When we compare the two artists conceptually—Warhol’s project of reproducing the spectacles of celebrity life and quotidian consumption, alongside Basquiat’s neo-expressionist sensibility, originating as an intention to document the cultural scene of the Lower East Side in the 1970s and juxtapose that culture against the unbridled wealth of the bourgeoisie—the two seem like an unlikely duo. The magic of the Warhol and Basquiat collaboration is not found in the cross-pollination of their styles, but emerges from the separate idiosyncrasies of their works, manifested intimately on the landscape of the canvas. What unites the two is perhaps their willingness to imbue the mundane and the symbolism of working-class life with the glamour, prestige, and wealth of 20th century America that they held as sacrosanct.

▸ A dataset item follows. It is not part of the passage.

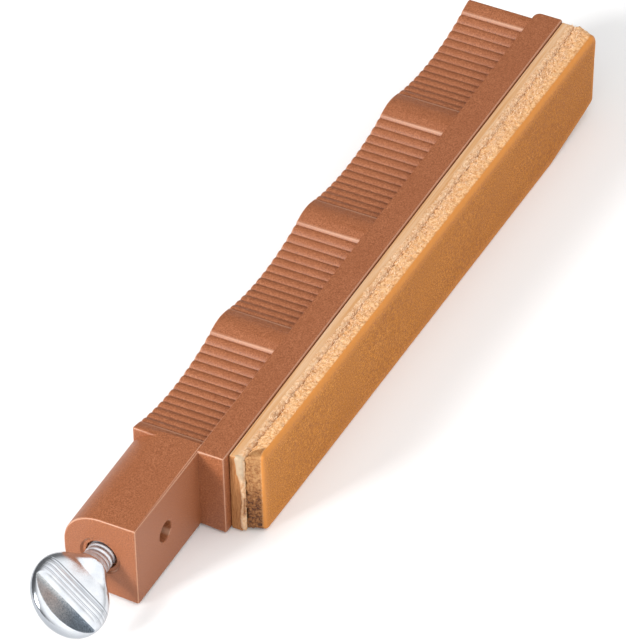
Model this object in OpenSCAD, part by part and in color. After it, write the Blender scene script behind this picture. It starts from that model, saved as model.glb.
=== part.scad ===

Warhol, with his desire to communicate the perfection and convenience that were manifest in commercial items like Campbell’s Soup cans or Coke, and Basquiat with his mission of expressing his interior life and revealing the paralyzing dichotomies that continue to rule the world today: binaries such as poverty and wealth, and the structural racism of America pitting minorities against a white ruling class. In different ways they were deeply attuned  to similar spheres of life, and each one saw what the other’s work neglected. Where Andy saw humble perfection, Basquiat saw the horror that shadowed it.

Warhol and Basquiat did not bring about a synthesis of style culminating in a single great body of work. Rather, their work represents the miraculous collision of two cultural champions who forged massively separate traditions, and unfolds in a revelation of art history’s winding trajectory through time and space.